## Data shown
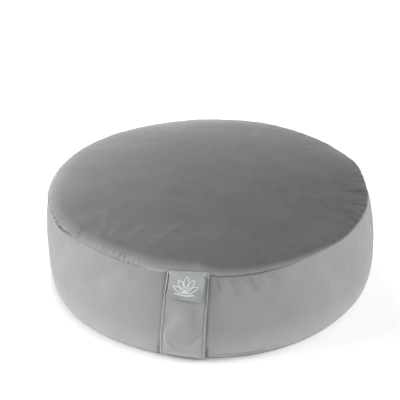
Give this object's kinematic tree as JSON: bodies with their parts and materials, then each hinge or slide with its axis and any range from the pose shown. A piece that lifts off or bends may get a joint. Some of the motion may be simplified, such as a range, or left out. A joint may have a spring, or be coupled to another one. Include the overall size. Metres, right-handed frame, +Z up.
{
  "type": "zafu meditation cushion",
  "caption": "Round drum-shaped velvet floor cushion with a crowned top, a bulging side band, a flat base, a carry strap sewn over the band and a small woven tag on it.",
  "frame": {"origin": "centre of the flat base, on the floor", "axes": "+Z up through the crown; the carry strap is at the front, on -Y; +X to the right, seen from the front"},
  "size_m": [0.4093, 0.4122, 0.1265],
  "materials": {
    "velvet": "short-pile grey velvet with a soft sheen",
    "tag_satin": "smooth woven satin, silver grey"
  },
  "bodies": {
    "root": {"cushion": "velvet", "carry_strap": "velvet", "woven_tag": "tag_satin"}
  },
  "joints": []
}
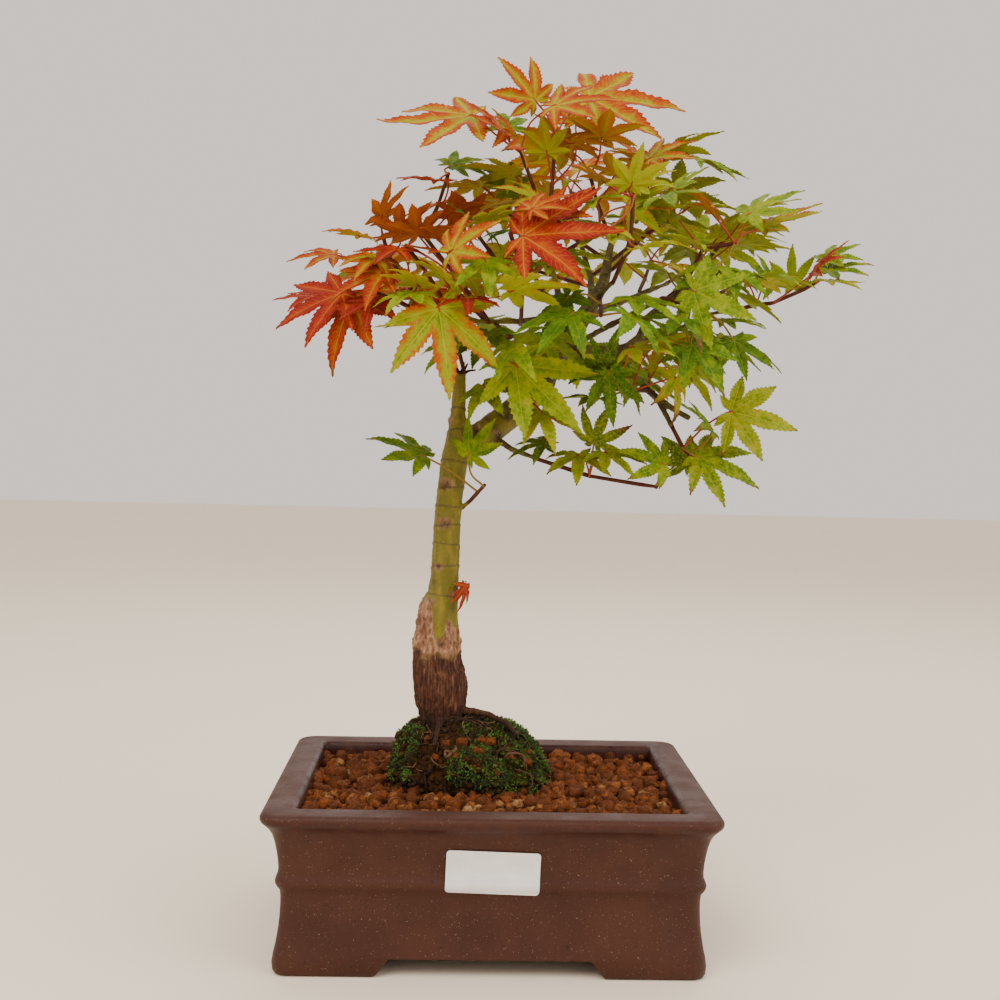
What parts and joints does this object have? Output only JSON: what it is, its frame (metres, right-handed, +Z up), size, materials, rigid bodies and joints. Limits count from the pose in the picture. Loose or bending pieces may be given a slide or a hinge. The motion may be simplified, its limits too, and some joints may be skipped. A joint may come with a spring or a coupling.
{
  "type": "potted maple bonsai",
  "caption": "Japanese maple bonsai with a green trunk and a broad autumn crown, rooted in a mossy ball among clay granules in a footed rectangular stoneware pot.",
  "frame": {"origin": "bottom centre of the bounding box, on the surface that the pot's feet stand on", "axes": "+Z up, +X to the right along the pot's long side, +Y from the front towards the back"},
  "size_m": [0.2566, 0.196, 0.3701],
  "materials": {
    "stoneware": "satin",
    "sticker": "matte",
    "drain_plastic": "matte",
    "wire": "satin",
    "granules": "matte",
    "root_soil": "matte",
    "moss": "matte",
    "bark": "matte",
    "leaf_green": "satin",
    "leaf_yellow_green": "satin",
    "leaf_orange": "satin",
    "leaf_red": "satin"
  },
  "bodies": {
    "root": {"drain_mesh_1": "drain_plastic", "drain_mesh_2": "drain_plastic", "drain_wire_1": "wire", "drain_wire_2": "wire", "leaves_centre_front": "leaf_orange", "leaves_centre_left": "leaf_yellow_green", "leaves_centre_up": "leaf_yellow_green", "leaves_far_right": "leaf_yellow_green", "leaves_inner_back": "leaf_yellow_green", "leaves_inner_back_crown": "leaf_yellow_green", "leaves_inner_back_left": "leaf_orange", "leaves_inner_back_low": "leaf_green", "leaves_inner_back_right": "leaf_green", "leaves_inner_back_top": "leaf_orange", "leaves_inner_centre": "leaf_yellow_green", "leaves_inner_crown": "leaf_orange", "leaves_inner_crown_left": "leaf_yellow_green", "leaves_inner_far_back": "leaf_yellow_green", "leaves_inner_front": "leaf_green", "leaves_inner_front_left": "leaf_green", "leaves_inner_left": "leaf_yellow_green", "leaves_inner_left_back": "leaf_orange", "leaves_inner_left_top": "leaf_orange", "leaves_inner_low_back": "leaf_green", "leaves_inner_low_middle": "leaf_green", "leaves_inner_low_right": "leaf_green", "leaves_inner_middle": "leaf_yellow_green", "leaves_inner_middle_right": "leaf_yellow_green", "leaves_inner_right": "leaf_green", "leaves_inner_right_front": "leaf_green", "leaves_inner_right_top": "leaf_yellow_green", "leaves_inner_top": "leaf_orange", "leaves_inner_top_right": "leaf_yellow_green", "leaves_left_fan": "leaf_orange", "leaves_left_front": "leaf_orange", "leaves_left_low": "leaf_red", "leaves_low_front": "leaf_yellow_green", "leaves_low_stem": "leaf_green", "leaves_mid_star": "leaf_green", "leaves_right_low": "leaf_green", "leaves_right_mid": "leaf_yellow_green", "leaves_top_left": "leaf_orange", "leaves_top_right": "leaf_orange", "leaves_trunk_shoot": "leaf_green", "leaves_upper_left": "leaf_orange", "leaves_upper_left_fan": "leaf_yellow_green", "leaves_upper_right": "leaf_yellow_green", "leaves_upper_right_back": "leaf_yellow_green", "moss_back": "moss", "moss_front": "moss", "moss_left": "moss", "moss_right": "moss", "pot": "stoneware", "pot_sticker": "sticker", "root_ball": "root_soil", "soil": "granules", "trunk_and_branches": "bark"}
  },
  "joints": []
}
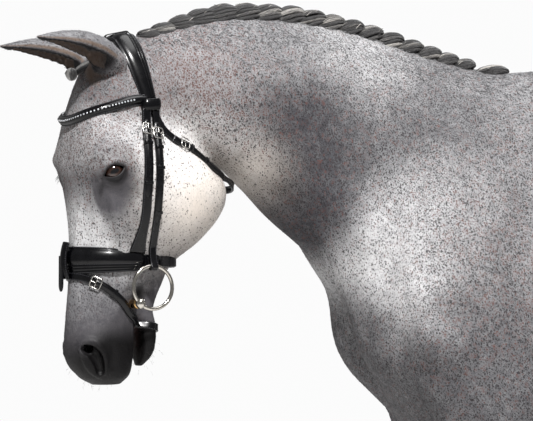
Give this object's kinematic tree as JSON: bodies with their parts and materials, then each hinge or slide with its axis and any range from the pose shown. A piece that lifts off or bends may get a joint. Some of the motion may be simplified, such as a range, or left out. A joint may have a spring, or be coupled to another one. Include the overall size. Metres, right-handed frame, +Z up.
{
  "type": "horse",
  "caption": "Life-size standing grey riding horse, neck arched and face near vertical, mane plaited, wearing a snaffle bridle without reins.",
  "frame": {"origin": "on the floor, under the middle of the model's box", "axes": "+X towards the tail, the horse faces -X; +Y towards the horse's right side; +Z up"},
  "size_m": [2.4, 0.592, 1.7605],
  "materials": {
    "coat": "short hair, flea-bitten grey, nearly black round the mouth and nostrils",
    "hoof_horn": "smooth horn",
    "eye": "wet",
    "mane_hair": "tightly plaited hair",
    "tail_hair": "long loose hair",
    "bridle_leather": "polished black",
    "bit_steel": "polished",
    "buckle_steel": "polished"
  },
  "bodies": {
    "root": {"bit_mouthpiece": "bit_steel", "bit_ring_left": "bit_steel", "bit_ring_right": "bit_steel", "browband": "bridle_leather", "buckle_cheekpiece_left": "buckle_steel", "buckle_cheekpiece_right": "buckle_steel", "buckle_flash_left": "buckle_steel", "buckle_noseband_left": "buckle_steel", "buckle_noseband_right": "buckle_steel", "buckle_throatlatch_left": "buckle_steel", "cheekpiece_left": "bridle_leather", "cheekpiece_right": "bridle_leather", "ear_left": "coat", "ear_right": "coat", "eye_left": "eye", "eye_right": "eye", "flash_loop": "bridle_leather", "flash_strap": "bridle_leather", "foreleg_left": "coat", "foreleg_right": "coat", "forelock_plait": "mane_hair", "head": "coat", "headpiece": "bridle_leather", "hindleg_left": "coat", "hindleg_right": "coat", "hoof_fore_left": "hoof_horn", "hoof_fore_right": "hoof_horn", "hoof_hind_left": "hoof_horn", "hoof_hind_right": "hoof_horn", "mane_plait_01": "mane_hair", "mane_plait_02": "mane_hair", "mane_plait_03": "mane_hair", "mane_plait_04": "mane_hair", "mane_plait_05": "mane_hair", "mane_plait_06": "mane_hair", "mane_plait_07": "mane_hair", "mane_plait_08": "mane_hair", "mane_plait_09": "mane_hair", "mane_plait_10": "mane_hair", "mane_plait_11": "mane_hair", "mane_plait_12": "mane_hair", "mane_plait_13": "mane_hair", "mane_plait_14": "mane_hair", "mane_plait_15": "mane_hair", "mane_plait_16": "mane_hair", "mane_plait_17": "mane_hair", "mane_plait_18": "mane_hair", "neck": "coat", "noseband": "bridle_leather", "noseband_strap_left": "bridle_leather", "noseband_strap_right": "bridle_leather", "tail": "tail_hair", "throatlatch": "bridle_leather", "trunk": "coat"}
  },
  "joints": []
}
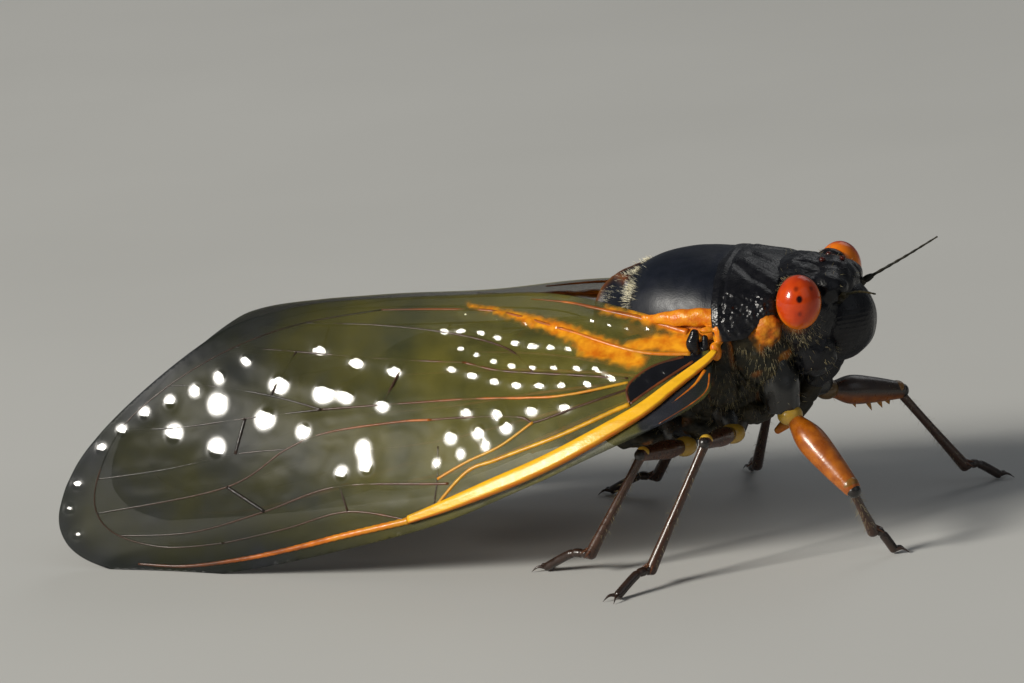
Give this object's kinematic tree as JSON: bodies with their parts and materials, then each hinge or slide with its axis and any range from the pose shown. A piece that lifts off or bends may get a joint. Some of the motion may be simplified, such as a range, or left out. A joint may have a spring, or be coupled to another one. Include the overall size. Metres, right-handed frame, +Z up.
{
  "type": "periodical cicada",
  "caption": "Life-size periodical cicada at rest on its feet, with a black body, red eyes, amber fore legs and clear wings folded like a roof.",
  "frame": {"origin": "centre of the whole model's box, on the floor it stands on", "axes": "+X from the tail to the head, +Y to the insect's left, +Z up"},
  "size_m": [0.042, 0.0216, 0.0132],
  "materials": {
    "cuticle_black": "hard glossy black cuticle",
    "cuticle_dull": "dull black cuticle",
    "eye": "smooth glossy red-orange eye",
    "leg_amber": "smooth amber cuticle",
    "leg_brown": "dark brown cuticle",
    "wing_clear": "clear crinkled membrane with amber veins",
    "hindwing_clear": "clear membrane"
  },
  "bodies": {
    "root": {"head": "cuticle_black", "eye_right": "eye", "eye_left": "eye", "antenna_right": "cuticle_dull", "antenna_left": "cuticle_dull", "beak": "cuticle_dull", "pronotum": "cuticle_black", "mesonotum": "cuticle_black", "thorax": "cuticle_dull", "abdomen": "cuticle_dull", "forewing_right": "wing_clear", "forewing_left": "wing_clear", "hindwing_right": "hindwing_clear", "hindwing_left": "hindwing_clear", "leg_fore_right_thigh": "leg_amber", "leg_fore_right_shin": "leg_brown", "leg_fore_right_foot": "leg_brown", "leg_fore_left_thigh": "leg_amber", "leg_fore_left_shin": "leg_brown", "leg_fore_left_foot": "leg_brown", "leg_mid_right_thigh": "leg_brown", "leg_mid_right_shin": "leg_brown", "leg_mid_right_foot": "leg_brown", "leg_mid_left_thigh": "leg_brown", "leg_mid_left_shin": "leg_brown", "leg_mid_left_foot": "leg_brown", "leg_hind_right_thigh": "leg_brown", "leg_hind_right_shin": "leg_brown", "leg_hind_right_foot": "leg_brown", "leg_hind_left_thigh": "leg_brown", "leg_hind_left_shin": "leg_brown", "leg_hind_left_foot": "leg_brown"}
  },
  "joints": []
}
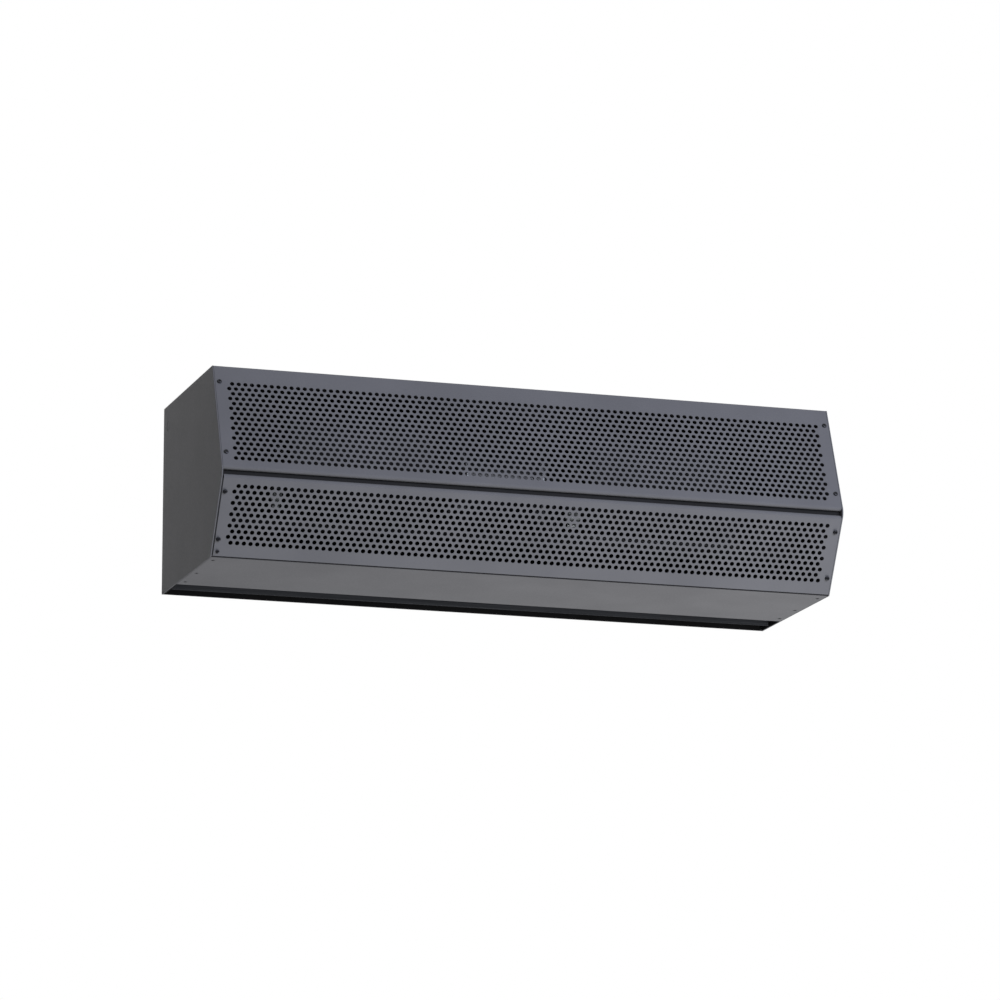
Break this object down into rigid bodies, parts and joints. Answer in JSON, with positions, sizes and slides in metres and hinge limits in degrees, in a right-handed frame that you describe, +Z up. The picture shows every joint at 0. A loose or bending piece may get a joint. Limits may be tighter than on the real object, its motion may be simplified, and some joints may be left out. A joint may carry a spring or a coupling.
{
  "type": "air curtain",
  "caption": "Wall-mounted door air curtain: folded steel casing with a pointed perforated intake front, double-inlet blowers on one motor shaft, and a bottom discharge slot with a tilting vane.",
  "frame": {"origin": "centre of the back plate's outer face, the face that lies against the wall", "axes": "+X to the right along the width for someone facing the front, +Y out of the back into the wall, +Z up"},
  "size_m": [0.9144, 0.337, 0.2726],
  "materials": {
    "powder_coated_casing": "semi-gloss grey powder coat",
    "black_coated_sheet": "matt black coat",
    "galvanised_sheet": "galvanised",
    "dark_anodised_aluminium": "dark anodised",
    "cast_aluminium": "as cast",
    "black_motor_enamel": "satin enamel",
    "machined_steel": "machined",
    "enamelled_copper": "enamelled copper wire",
    "black_rubber": "matt",
    "black_plastic": "moulded, matt",
    "blackened_screw": "black oxide"
  },
  "bodies": {
    "casing": {"right_end_plate": "powder_coated_casing", "left_end_plate": "powder_coated_casing", "top_cover": "powder_coated_casing", "back_plate": "powder_coated_casing", "bottom_plate": "powder_coated_casing", "upper_intake_panel": "powder_coated_casing", "lower_intake_panel": "powder_coated_casing", "nose_rail": "black_coated_sheet", "upper_panel_screw_left_1": "blackened_screw", "upper_panel_screw_left_2": "blackened_screw", "upper_panel_screw_right_1": "blackened_screw", "upper_panel_screw_right_2": "blackened_screw", "lower_panel_screw_left_1": "blackened_screw", "lower_panel_screw_left_2": "blackened_screw", "lower_panel_screw_right_1": "blackened_screw", "lower_panel_screw_right_2": "blackened_screw", "blower_deck": "black_coated_sheet", "nozzle_front_wall": "black_coated_sheet", "nozzle_rear_wall": "black_coated_sheet", "right_pivot_plate": "black_coated_sheet", "left_pivot_plate": "black_coated_sheet", "right_scroll_wrapper": "black_coated_sheet", "left_scroll_wrapper": "black_coated_sheet", "right_housing_inner_side": "black_coated_sheet", "left_housing_inner_side": "black_coated_sheet", "right_housing_outer_side": "black_coated_sheet", "left_housing_outer_side": "black_coated_sheet", "right_inner_inlet_ring": "black_coated_sheet", "left_inner_inlet_ring": "black_coated_sheet", "right_outer_inlet_ring": "black_coated_sheet", "left_outer_inlet_ring": "black_coated_sheet", "motor_shell": "black_motor_enamel", "right_motor_end_bell": "cast_aluminium", "left_motor_end_bell": "cast_aluminium", "right_motor_bearing": "machined_steel", "left_motor_bearing": "machined_steel", "right_isolator_ring": "black_rubber", "left_isolator_ring": "black_rubber", "right_isolator_strap": "galvanised_sheet", "left_isolator_strap": "galvanised_sheet", "motor_cradle": "black_coated_sheet", "stator_core": "machined_steel", "right_stator_winding": "enamelled_copper", "left_stator_winding": "enamelled_copper", "junction_box": "black_coated_sheet", "junction_box_cover": "black_coated_sheet", "terminal_block": "black_plastic", "motor_lead": "black_plastic", "conduit_plug": "black_plastic", "capacitor": "black_plastic", "capacitor_clip": "galvanised_sheet"},
    "blower_rotor": {"motor_shaft": "machined_steel", "rotor_core": "machined_steel", "right_blower_wheel": "galvanised_sheet", "left_blower_wheel": "galvanised_sheet"},
    "vane": {"discharge_vane": "dark_anodised_aluminium", "right_vane_pivot_pin": "machined_steel", "left_vane_pivot_pin": "machined_steel", "right_vane_washer": "black_plastic", "left_vane_washer": "black_plastic"}
  },
  "joints": [
    {"name": "blower_spin", "type": "hinge", "parent": "casing", "child": "blower_rotor", "pos_m": [0, -0.127, 0.018], "axis": [-1, 0, 0], "continuous": true},
    {"name": "vane_tilt", "type": "hinge", "parent": "casing", "child": "vane", "pos_m": [0, -0.038, -0.11545], "axis": [1, 0, 0], "range_deg": [-20, 20]}
  ]
}
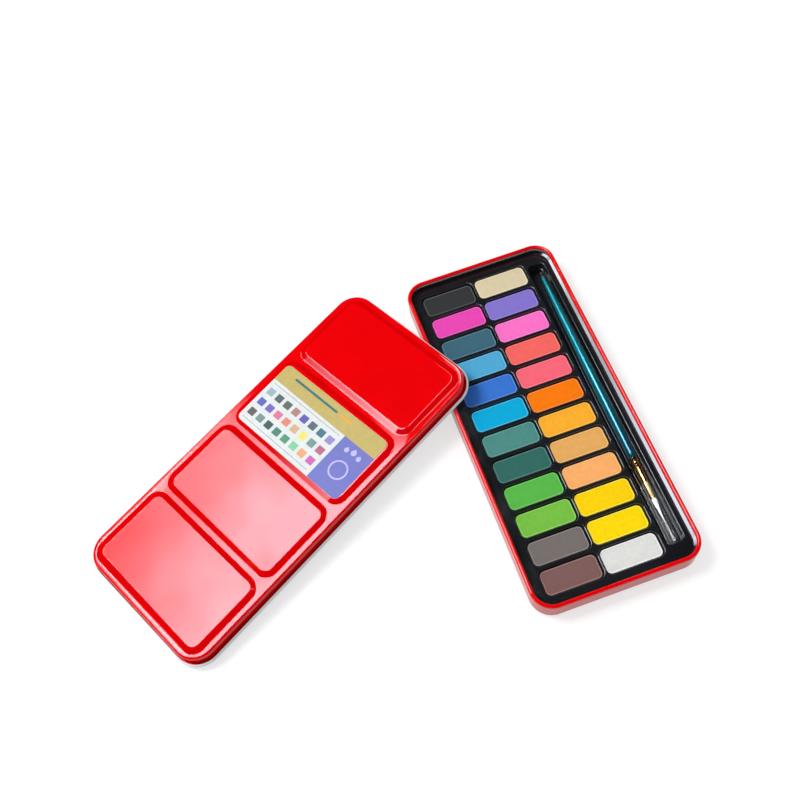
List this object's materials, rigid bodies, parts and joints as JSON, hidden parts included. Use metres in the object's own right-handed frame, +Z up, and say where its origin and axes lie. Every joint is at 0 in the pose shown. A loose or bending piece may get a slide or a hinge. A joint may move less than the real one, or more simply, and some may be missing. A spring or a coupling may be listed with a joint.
{
  "type": "watercolour paint box",
  "caption": "Slip-lid tin with a moulded tray of watercolour cakes, a sleeved brush in its channel, and the lid with raised mixing wells laid beside it.",
  "frame": {"origin": "middle of the tin's underside, on the surface that the tin stands on", "axes": "+Z up; +Y along the tin's long side towards the brush's tail; +X across the tin, from the lid's side to the brush channel"},
  "size_m": [0.3387, 0.2374, 0.0269],
  "materials": {
    "red_lacquer": "gloss",
    "black_tray": "gloss",
    "label_film": "satin",
    "teal_lacquer": "gloss",
    "gold_plate": "gloss",
    "white_hair": "matte",
    "clear_sleeve": "clear gloss",
    "paint_charcoal": "matte",
    "paint_magenta": "matte",
    "paint_slate_blue": "matte",
    "paint_sky_blue": "matte",
    "paint_cobalt": "matte",
    "paint_cerulean": "matte",
    "paint_viridian": "matte",
    "paint_pine": "matte",
    "paint_leaf": "matte",
    "paint_light_green": "matte",
    "paint_umber": "matte",
    "paint_mauve_brown": "matte",
    "paint_buff": "matte",
    "paint_violet": "matte",
    "paint_pink": "matte",
    "paint_coral": "matte",
    "paint_rose": "matte",
    "paint_orange": "matte",
    "paint_amber": "matte",
    "paint_ochre": "matte",
    "paint_peach": "matte",
    "paint_yellow": "matte",
    "paint_lemon": "matte",
    "paint_white": "matte"
  },
  "bodies": {
    "tin": {"base_tin": "red_lacquer", "paint_tray": "black_tray", "paint_cake_left_01": "paint_charcoal", "paint_cake_left_02": "paint_magenta", "paint_cake_left_03": "paint_slate_blue", "paint_cake_left_04": "paint_sky_blue", "paint_cake_left_05": "paint_cobalt", "paint_cake_left_06": "paint_cerulean", "paint_cake_left_07": "paint_viridian", "paint_cake_left_08": "paint_pine", "paint_cake_left_09": "paint_leaf", "paint_cake_left_10": "paint_light_green", "paint_cake_left_11": "paint_umber", "paint_cake_left_12": "paint_mauve_brown", "paint_cake_right_01": "paint_buff", "paint_cake_right_02": "paint_violet", "paint_cake_right_03": "paint_pink", "paint_cake_right_04": "paint_coral", "paint_cake_right_05": "paint_rose", "paint_cake_right_06": "paint_orange", "paint_cake_right_07": "paint_amber", "paint_cake_right_08": "paint_ochre", "paint_cake_right_09": "paint_peach", "paint_cake_right_10": "paint_yellow", "paint_cake_right_11": "paint_lemon", "paint_cake_right_12": "paint_white"},
    "lid": {"lid_shell": "red_lacquer", "lid_label": "label_film"},
    "brush": {"brush_handle": "teal_lacquer", "brush_ferrule": "gold_plate", "brush_hair": "white_hair"},
    "sleeve": {"bristle_sleeve": "clear_sleeve"}
  },
  "joints": [
    {"name": "lid_lift", "type": "slide", "parent": "tin", "child": "lid", "axis": [0, 0, 1], "range_m": [0, 0.06]},
    {"name": "brush_lift", "type": "slide", "parent": "tin", "child": "brush", "axis": [0, 0, 1], "range_m": [0, 0.04]},
    {"name": "sleeve_slide", "type": "slide", "parent": "brush", "child": "sleeve", "axis": [-0.0079, -1, 0], "range_m": [0, 0.001]}
  ]
}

## Given exercise
Identify all lines where the word "into" shows up. Copy them.

## Answer for the task
Break this object down into rigid bodies, parts and joints. Answer in JSON, with positions, sizes and slides in metres and hinge limits in degrees, in a right-handed frame that you describe, +Z up. The picture shows every joint at 0. A loose or bending piece may get a joint. Limits may be tighter than on the real object, its motion may be simplified, and some joints may be left out. A joint may carry a spring or a coupling.
  "frame": {"origin": "centre of the back plate's outer face, the face that lies against the wall", "axes": "+X to the right along the width for someone facing the front, +Y out of the back into the wall, +Z up"},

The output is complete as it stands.